The ‘anchoring heuristic’, as they called it, was first observed by behavioural economists Daniel Kahneman and Amos Tversky. In a 1974 experiment, participants were given a spin on a ‘Wheel of Fortune’ type device, which would land on a random number between 1 and 100.
Having had their spin, participants were then asked to estimate, for example, whether the percentage of African countries in the United Nations was higher or lower than the number the wheel had landed on. They were then asked to estimate the exact answer by moving upwards or downwards from the number arbitrarily generated by the wheel.
It was here that Kahneman and Tversky noticed something peculiar.
Subjects who had landed on a higher number, such as 65, showed a marked tendency to guess that there were a higher percentage of African countries in the UN, compared to those who landed on a lower number, such as 10. In the first instance, the subjects guessed forty-five percent with the latter guessing just twenty-five percent. The different subjects had different anchors, and were subconsciously reluctant to stray too far from these anchors. The ones with lower anchors guessed lower, the ones with higher anchors guessed higher.
Stranger still, research has found that almost any number can become an anchor, dramatically skewing our ability to make logical decisions. For example, take a 2006 experiment conducted by Dan Ariely, Drazen Prelec and George Loewenstein at MIT’s Sloan School of Management.
Holding up an array of random objects, such as a bottle of wine, a textbook and a cordless trackball, the trio instructed the fifty-five students present to scribble down the final two digits of their Social Security numbers. Having obligingly jotted their numbers down on forms listing all the items, the students were asked whether they would hypothetically pay that amount for the objects that had been displayed. If your social security number ended in 12, then the price of the textbook was $12. Equally, if it ended in 99, then the price of the cordless trackball would be $99.
The bewildered students were then asked to actually ‘bid’ on the items in an auction, by flipping the forms over and writing down the maximum amount they would be willing to pay for each of the products listed. Was it possible that something as random as their social security numbers could become the student’s anchor for what each item was worth? No chance, they laughed, that would be ludicrous. Later, as he looked over the data, it was Ariely’s turn to laugh.
Sure enough, students with higher social security numbers paid up to 346% more than those with lower numbers. As Ariely later remarked in an article for the Washington Post, ‘social security numbers were the anchor in this experiment only because we requested them. We could have just as well asked for the current temperature or the manufacturer’s suggested retail price. Any question, in fact, would have created the anchor’.
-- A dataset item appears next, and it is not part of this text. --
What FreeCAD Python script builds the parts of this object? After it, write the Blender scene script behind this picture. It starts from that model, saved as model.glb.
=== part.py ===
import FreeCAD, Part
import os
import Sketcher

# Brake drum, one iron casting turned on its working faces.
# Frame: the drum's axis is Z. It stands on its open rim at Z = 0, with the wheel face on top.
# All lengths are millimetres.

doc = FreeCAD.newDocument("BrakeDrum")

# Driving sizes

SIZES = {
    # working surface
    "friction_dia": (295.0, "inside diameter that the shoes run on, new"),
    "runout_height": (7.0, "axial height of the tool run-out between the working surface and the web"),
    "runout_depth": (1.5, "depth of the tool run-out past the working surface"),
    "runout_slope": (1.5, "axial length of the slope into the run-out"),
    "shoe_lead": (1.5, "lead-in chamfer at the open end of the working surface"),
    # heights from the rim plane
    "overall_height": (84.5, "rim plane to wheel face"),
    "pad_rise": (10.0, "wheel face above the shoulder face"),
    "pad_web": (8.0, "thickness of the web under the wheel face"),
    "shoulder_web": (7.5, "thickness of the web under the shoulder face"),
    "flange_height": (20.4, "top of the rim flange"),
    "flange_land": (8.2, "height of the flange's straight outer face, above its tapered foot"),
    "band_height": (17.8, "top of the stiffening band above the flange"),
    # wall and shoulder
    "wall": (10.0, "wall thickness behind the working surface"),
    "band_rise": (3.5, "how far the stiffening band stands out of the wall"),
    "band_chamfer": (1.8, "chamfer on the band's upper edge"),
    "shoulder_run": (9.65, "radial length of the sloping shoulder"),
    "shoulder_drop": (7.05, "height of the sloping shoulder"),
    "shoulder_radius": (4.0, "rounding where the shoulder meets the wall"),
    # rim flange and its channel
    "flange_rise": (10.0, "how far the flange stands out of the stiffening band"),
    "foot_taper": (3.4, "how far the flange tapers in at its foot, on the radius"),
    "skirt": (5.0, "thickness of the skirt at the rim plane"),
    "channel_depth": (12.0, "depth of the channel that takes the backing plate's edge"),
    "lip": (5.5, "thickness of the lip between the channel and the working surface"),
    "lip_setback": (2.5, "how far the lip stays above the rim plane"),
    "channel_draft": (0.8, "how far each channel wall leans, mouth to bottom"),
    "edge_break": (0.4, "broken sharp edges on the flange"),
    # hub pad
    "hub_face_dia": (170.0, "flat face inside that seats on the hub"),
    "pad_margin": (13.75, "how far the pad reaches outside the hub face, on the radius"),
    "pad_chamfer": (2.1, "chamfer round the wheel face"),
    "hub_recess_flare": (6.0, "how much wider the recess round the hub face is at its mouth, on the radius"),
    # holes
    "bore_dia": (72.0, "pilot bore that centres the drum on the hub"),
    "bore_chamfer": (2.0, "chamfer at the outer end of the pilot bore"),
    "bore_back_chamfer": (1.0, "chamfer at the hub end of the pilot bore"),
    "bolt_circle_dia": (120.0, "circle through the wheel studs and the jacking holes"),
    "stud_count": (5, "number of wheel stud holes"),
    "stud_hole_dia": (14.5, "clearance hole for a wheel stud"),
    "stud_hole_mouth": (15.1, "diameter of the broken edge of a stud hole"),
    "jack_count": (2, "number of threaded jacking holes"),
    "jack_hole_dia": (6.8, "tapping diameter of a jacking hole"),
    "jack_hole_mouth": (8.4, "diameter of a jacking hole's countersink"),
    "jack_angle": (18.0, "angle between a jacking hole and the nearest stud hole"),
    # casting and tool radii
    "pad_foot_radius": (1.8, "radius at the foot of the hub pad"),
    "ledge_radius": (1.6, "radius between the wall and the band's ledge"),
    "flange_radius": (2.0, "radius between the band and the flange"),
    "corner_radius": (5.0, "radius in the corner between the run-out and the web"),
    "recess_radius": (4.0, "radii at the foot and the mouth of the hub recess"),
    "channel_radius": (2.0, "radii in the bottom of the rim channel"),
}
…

Anchoring has real and practical value to businesspeople seeking to subtly influence customer decisions. Unsurprisingly, anchoring is particularly valuable when it comes to price setting. Merchants in bazaars place ludicrously high price tags on cheap merchandise for exactly this reason. The initial price becomes your anchor for how much the item is actually worth; and you haggle down from this number. After knocking ten, twenty or even fifty percent off the price, you hand over your money and leave feeling extremely pleased with yourself for being such a shrewd negotiator. Unbeknownst to you, even with this discount, you are still paying three times the real value of the product.
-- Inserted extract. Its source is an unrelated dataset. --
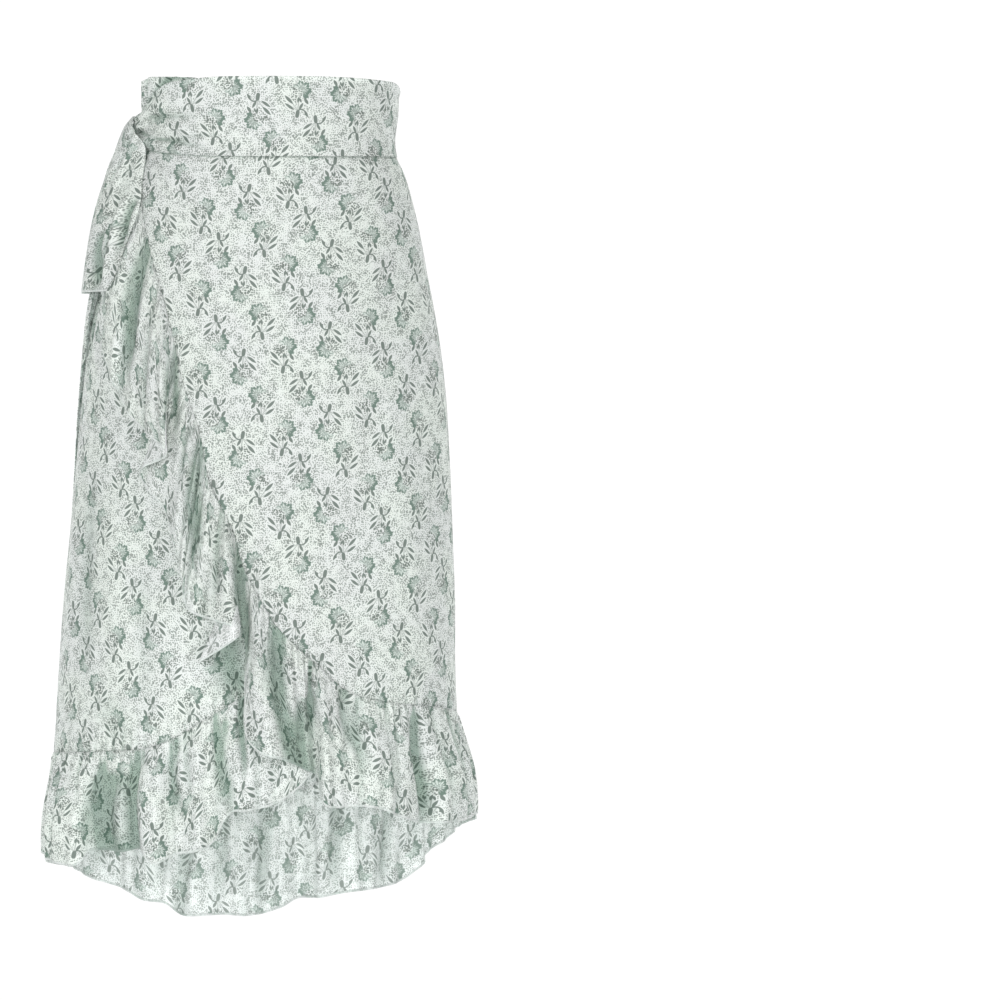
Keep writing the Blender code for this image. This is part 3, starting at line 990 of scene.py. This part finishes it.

Clearly, ripping off customers isn’t a sustainable (or ethical) way of running a business. All the same, many brands have found ways to use anchoring effectively without jeopardising their integrity. Most of us experienced the phenomenon of walking into a clothes shop and seeing, say, a jacket we like. Picking it out and checking the price tag, you see it’s priced at £200. Yeeeeeesh. As you go to return it to the hanger, you notice it has been reduced from a regular retail price of £800. An £800 jacket for £200? What seemed expensive five seconds ago suddenly seems like a bargain! The RRP has become your anchor for how much the jacket ‘should’ cost, and any less constitutes a discount. But who sets the RRP? Chances are, it’s the store itself. A distinction exists between what products are worth and what they cost. Whilst their cost will usually be fixed, their worth is totally subjective. When it comes to pricing, businesspeople would do well to present a product’s worth as the regular retail price, and its actual cost as a ‘discount’, ensuring both prices are prominently displayed.
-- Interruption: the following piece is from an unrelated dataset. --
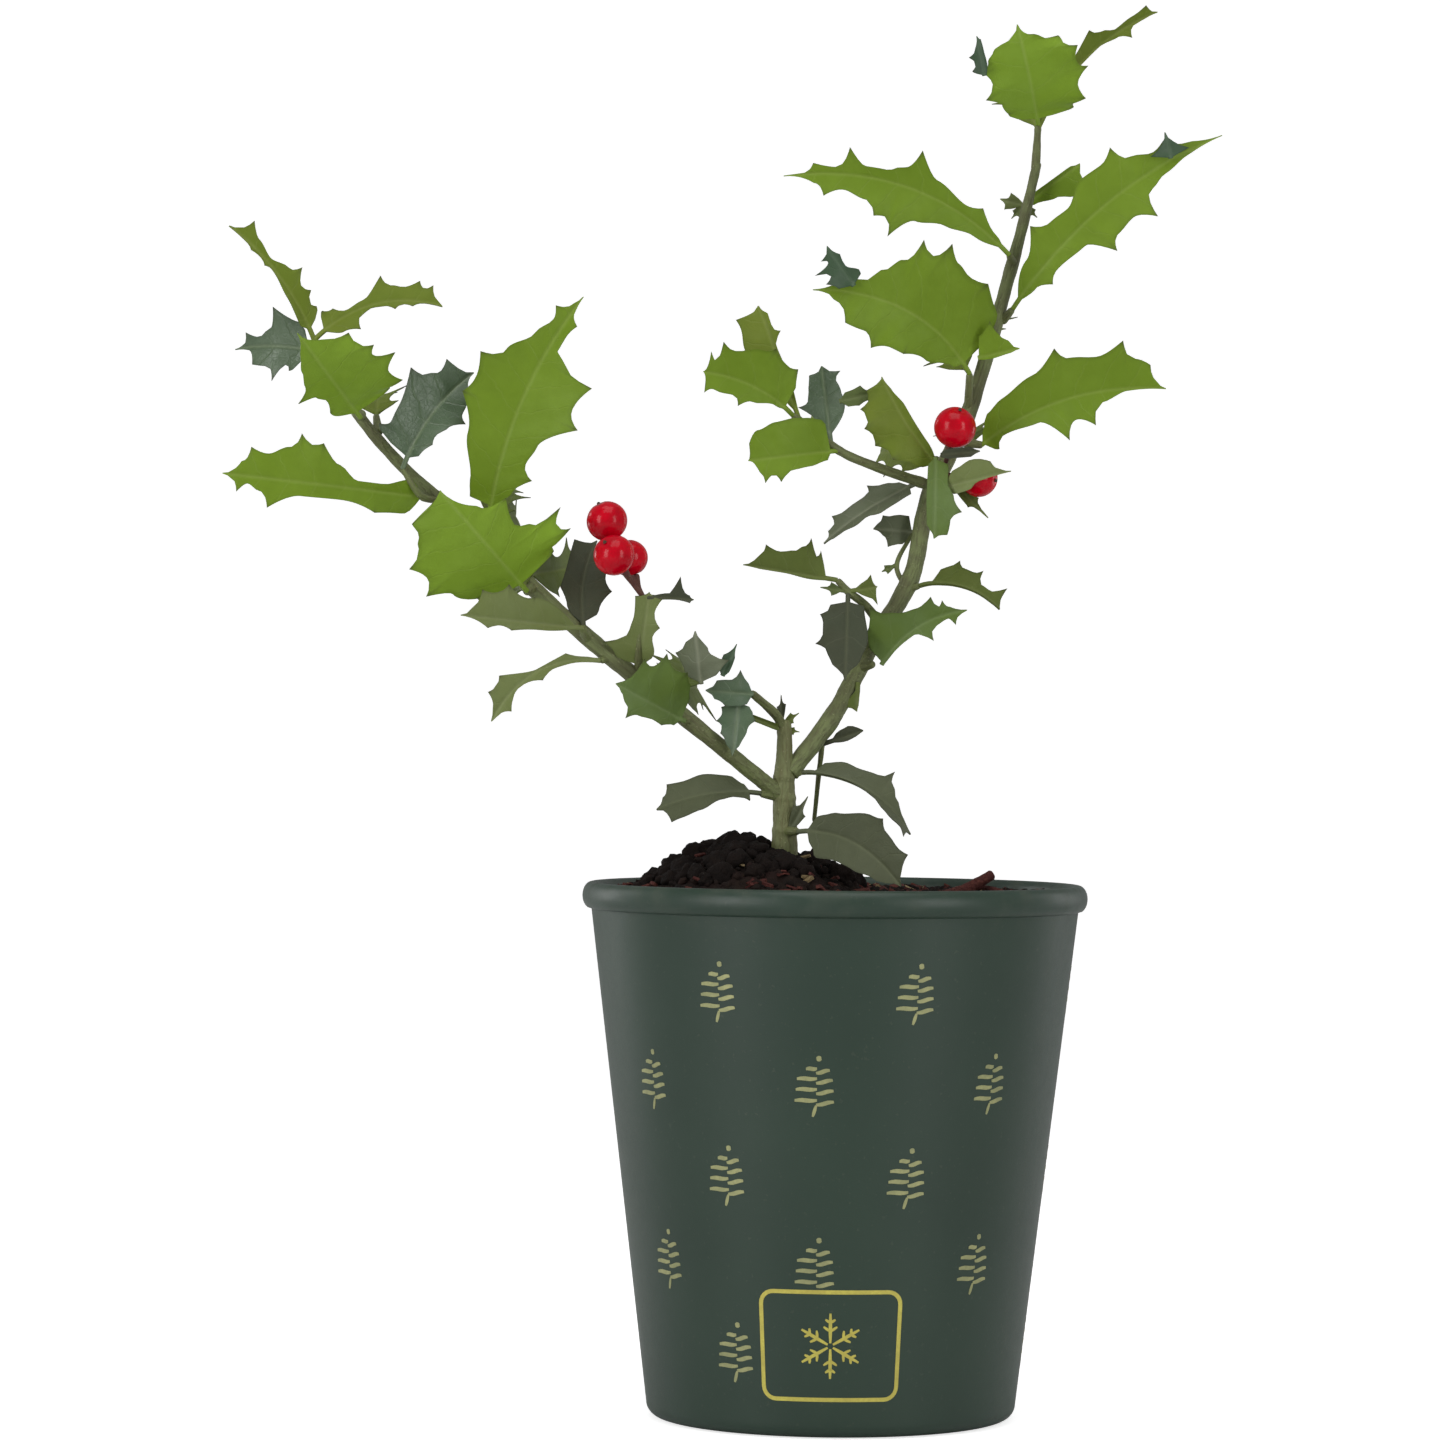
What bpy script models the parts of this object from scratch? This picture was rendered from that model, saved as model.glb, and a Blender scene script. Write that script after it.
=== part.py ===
"""A young holly with red berries in a rolled-rim plastic pot, in metres with +Z up.

The origin is the middle of the pot's flat underside. The front of the plant faces -Y.
A short main stem forks into a left and a right bough. Shoots of spiny leaves stand on the
stem and on both boughs, and each shoot is one closed solid: a stem, its leaves and berries.
Sizes are in millimetres times MM. Angles are in degrees.
"""

import math
import random
from dataclasses import dataclass

import bmesh
import bpy
from mathutils import Matrix, Vector
from mathutils.bvhtree import BVHTree

MM = 0.001
GAP = 0.3 * MM

# The pot: a tapered shell with a rolled rim and a rounded foot.
POT_HEIGHT = 126.7 * MM
RIM_RADIUS = 60.1 * MM
RIM_DEPTH = 6.4 * MM
RIM_INNER_RADIUS = 55.8 * MM
BODY_TOP_RADIUS = 57.9 * MM
BODY_FOOT_RADIUS = 43.9 * MM
FOOT_ROUNDING = 3.4 * MM
WALL = 1.5 * MM
FLOOR = 2.5 * MM
POT_STEPS = 36
RIM_STEPS = 6

# The soil: level inside the rim, with a mound to the left that the main stem stands in.
SOIL_LEVEL = 124.3 * MM
SOIL_STEPS = 28
SOIL_RINGS = 9
MOUND_HEIGHT = 12.8 * MM
MOUND_X = -20.5 * MM
MOUND_Y = 2.0 * MM
MOUND_HALF_WIDTH = 22.0 * MM
MOUND_HALF_DEPTH = 25.0 * MM
SOIL_UNEVENNESS = 0.5 * MM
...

‘A distinction exists between what products are worth and what they cost. Whilst their cost will usually be fixed, their worth is totally subjective.’
Of the businesses that have employed anchoring, none have used it as effectively, and perhaps as inadvertently, as the taxicab drivers of New York City. In the past, cabbies accepted payment exclusively in cash, with tipping governed by informal norms. Under this system, the average tip was a rather measly ten percent. From a European perspective, ten percent probably seems rather generous, but one must remember that this is in America – the country where one is expected to tip a dollar or two for every beer you order in a bar.
In recent years, the cabs of New York have been kitted out with touchscreens, allowing for payment by credit card. When opting to pay in this manner, you are confronted with the question of how much you want to tip. You can choose to enter an amount manually, or choose a preset amount: 20, 25 or 30 percent. Predictably, these percentages had a marked effect on passenger’s reference points as to what constituted a reasonable tip, with the average gratuity jumping from 10 to 22 percent. That’s the equivalent of a $144,146,165 increase in tips, per year.
Arguably, the most attractive benefit of using anchoring to predictably influence customer behaviour is that it comes with little to no cost, yet can be worth thousands, if not millions, in additional revenue. Anchors are so potent as even once we are aware of their existence, we are still reluctant to believe that they affect us. To be influenced by such nonsense is surely a defect found only in others, right?
And yet, our susceptibility to anchoring is as much a part of what it means to be human as our propensity to laugh or cry.
It is there, whether we know it or not.